■ **Some records**

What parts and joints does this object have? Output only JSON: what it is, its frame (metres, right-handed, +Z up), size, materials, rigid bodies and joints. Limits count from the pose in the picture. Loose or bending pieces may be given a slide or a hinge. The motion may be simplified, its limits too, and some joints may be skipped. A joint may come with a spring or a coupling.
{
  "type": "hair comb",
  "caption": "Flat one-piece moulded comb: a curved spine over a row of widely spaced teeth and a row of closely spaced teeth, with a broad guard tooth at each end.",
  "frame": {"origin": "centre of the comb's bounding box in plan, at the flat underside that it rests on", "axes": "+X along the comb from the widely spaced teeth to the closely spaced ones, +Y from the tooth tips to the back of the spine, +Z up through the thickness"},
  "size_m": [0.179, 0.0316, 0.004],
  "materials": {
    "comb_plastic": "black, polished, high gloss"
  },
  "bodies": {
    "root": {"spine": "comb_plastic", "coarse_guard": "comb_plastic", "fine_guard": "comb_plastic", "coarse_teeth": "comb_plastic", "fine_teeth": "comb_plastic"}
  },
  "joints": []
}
---
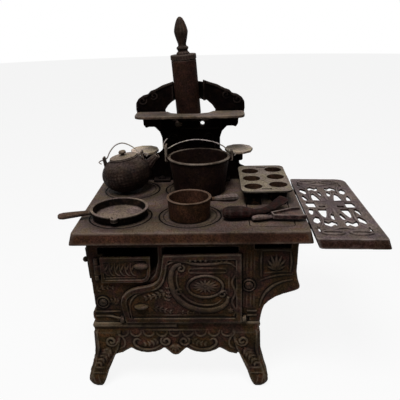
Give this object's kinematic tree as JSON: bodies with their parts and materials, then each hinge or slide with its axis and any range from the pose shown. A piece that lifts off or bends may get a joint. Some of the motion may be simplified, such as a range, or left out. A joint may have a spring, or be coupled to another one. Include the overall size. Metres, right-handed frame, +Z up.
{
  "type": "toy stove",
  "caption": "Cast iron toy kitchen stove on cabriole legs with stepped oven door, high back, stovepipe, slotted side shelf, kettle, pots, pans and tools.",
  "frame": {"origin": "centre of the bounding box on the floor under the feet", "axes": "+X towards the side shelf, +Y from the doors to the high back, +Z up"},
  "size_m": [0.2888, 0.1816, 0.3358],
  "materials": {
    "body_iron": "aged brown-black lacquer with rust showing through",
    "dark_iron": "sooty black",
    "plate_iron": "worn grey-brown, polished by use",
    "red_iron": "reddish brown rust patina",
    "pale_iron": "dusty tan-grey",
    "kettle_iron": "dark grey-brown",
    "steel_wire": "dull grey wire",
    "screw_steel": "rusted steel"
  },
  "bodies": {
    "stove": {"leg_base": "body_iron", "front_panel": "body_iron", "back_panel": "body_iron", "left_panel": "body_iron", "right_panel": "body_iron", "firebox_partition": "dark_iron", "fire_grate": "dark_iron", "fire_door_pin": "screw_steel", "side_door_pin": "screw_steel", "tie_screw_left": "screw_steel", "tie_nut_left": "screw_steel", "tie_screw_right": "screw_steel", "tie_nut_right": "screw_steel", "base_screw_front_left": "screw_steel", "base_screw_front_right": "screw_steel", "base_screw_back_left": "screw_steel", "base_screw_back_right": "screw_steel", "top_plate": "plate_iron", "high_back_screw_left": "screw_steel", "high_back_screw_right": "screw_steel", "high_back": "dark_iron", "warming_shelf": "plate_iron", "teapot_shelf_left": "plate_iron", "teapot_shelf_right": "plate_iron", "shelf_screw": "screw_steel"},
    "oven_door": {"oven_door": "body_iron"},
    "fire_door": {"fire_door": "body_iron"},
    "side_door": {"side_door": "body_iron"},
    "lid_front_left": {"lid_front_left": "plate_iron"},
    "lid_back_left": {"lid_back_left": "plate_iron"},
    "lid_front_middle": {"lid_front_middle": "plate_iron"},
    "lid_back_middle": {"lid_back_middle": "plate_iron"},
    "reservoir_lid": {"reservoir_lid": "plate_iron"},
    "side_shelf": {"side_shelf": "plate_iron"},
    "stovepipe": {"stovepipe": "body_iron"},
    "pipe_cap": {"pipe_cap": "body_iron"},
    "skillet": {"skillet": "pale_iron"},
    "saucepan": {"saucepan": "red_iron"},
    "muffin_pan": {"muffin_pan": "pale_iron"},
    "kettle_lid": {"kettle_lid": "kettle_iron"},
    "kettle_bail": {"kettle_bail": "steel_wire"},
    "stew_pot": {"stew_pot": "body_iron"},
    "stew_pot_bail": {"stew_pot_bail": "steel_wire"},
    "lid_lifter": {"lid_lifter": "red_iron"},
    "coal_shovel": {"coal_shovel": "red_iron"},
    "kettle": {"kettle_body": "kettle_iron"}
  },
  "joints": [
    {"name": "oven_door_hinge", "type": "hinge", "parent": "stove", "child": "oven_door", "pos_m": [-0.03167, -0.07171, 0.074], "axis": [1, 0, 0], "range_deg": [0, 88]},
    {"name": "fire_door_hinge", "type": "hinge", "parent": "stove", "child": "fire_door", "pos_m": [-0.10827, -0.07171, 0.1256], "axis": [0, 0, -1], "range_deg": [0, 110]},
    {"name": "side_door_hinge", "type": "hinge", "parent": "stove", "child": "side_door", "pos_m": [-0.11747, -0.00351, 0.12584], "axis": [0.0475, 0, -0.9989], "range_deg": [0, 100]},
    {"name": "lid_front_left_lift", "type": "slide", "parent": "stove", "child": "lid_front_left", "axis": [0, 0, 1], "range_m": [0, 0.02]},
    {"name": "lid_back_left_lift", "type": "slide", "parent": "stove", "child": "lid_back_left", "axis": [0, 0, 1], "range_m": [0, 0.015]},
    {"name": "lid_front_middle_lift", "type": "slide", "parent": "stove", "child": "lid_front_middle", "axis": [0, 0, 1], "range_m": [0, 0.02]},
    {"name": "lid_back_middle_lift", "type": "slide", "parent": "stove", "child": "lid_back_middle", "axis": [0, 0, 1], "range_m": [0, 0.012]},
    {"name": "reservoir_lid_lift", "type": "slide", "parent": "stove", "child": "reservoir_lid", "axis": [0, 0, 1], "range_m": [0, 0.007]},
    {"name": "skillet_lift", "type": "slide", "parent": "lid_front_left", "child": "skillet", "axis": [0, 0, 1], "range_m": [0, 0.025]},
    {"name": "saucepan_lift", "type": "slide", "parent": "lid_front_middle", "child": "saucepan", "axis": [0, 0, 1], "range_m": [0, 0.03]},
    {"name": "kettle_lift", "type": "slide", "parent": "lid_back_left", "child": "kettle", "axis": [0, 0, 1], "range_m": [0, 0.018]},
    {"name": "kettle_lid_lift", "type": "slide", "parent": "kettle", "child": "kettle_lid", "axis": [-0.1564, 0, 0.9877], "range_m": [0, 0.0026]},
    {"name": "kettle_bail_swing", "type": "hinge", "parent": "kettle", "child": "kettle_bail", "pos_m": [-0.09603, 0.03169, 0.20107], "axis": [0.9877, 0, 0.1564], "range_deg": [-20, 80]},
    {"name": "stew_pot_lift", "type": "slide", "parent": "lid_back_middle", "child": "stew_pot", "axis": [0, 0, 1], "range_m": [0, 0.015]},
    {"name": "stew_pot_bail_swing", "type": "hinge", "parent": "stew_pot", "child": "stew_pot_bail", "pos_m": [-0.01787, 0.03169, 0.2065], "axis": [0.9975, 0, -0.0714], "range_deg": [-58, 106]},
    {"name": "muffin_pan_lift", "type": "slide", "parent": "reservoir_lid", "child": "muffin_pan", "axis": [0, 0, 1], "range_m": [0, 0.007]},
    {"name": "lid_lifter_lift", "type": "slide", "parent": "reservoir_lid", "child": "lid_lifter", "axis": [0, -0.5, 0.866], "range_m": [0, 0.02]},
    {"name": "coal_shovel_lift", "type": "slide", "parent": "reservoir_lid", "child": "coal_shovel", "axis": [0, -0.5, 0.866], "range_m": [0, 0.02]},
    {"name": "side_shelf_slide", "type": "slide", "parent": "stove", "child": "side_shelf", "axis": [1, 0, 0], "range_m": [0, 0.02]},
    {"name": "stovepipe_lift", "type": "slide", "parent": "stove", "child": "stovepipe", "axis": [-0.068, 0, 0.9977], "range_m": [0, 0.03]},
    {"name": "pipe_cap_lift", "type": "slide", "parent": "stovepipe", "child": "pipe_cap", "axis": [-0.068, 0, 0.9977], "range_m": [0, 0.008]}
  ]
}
---
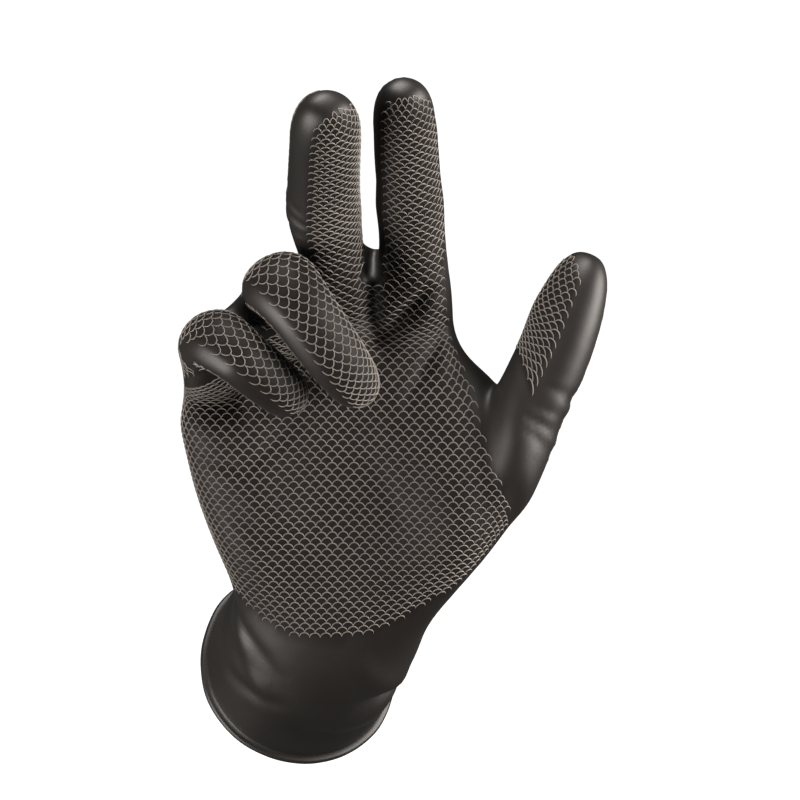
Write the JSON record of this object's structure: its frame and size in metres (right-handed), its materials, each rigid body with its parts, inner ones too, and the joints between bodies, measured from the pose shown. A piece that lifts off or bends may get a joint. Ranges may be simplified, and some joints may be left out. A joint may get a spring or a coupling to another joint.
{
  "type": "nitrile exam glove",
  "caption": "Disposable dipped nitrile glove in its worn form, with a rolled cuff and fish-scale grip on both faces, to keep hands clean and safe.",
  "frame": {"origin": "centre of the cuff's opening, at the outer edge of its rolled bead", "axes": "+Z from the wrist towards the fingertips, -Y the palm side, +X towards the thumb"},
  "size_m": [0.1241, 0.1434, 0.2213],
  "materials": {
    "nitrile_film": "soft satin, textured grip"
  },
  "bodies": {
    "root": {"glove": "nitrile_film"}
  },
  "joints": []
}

■ **Direction**
In the entries above, identify every line with the string "shown".

■ **Exercise response**
Give this object's kinematic tree as JSON: bodies with their parts and materials, then each hinge or slide with its axis and any range from the pose shown. A piece that lifts off or bends may get a joint. Some of the motion may be simplified, such as a range, or left out. A joint may have a spring, or be coupled to another one. Include the overall size. Metres, right-handed frame, +Z up.
Write the JSON record of this object's structure: its frame and size in metres (right-handed), its materials, each rigid body with its parts, inner ones too, and the joints between bodies, measured from the pose shown. A piece that lifts off or bends may get a joint. Ranges may be simplified, and some joints may be left out. A joint may get a spring or a coupling to another joint.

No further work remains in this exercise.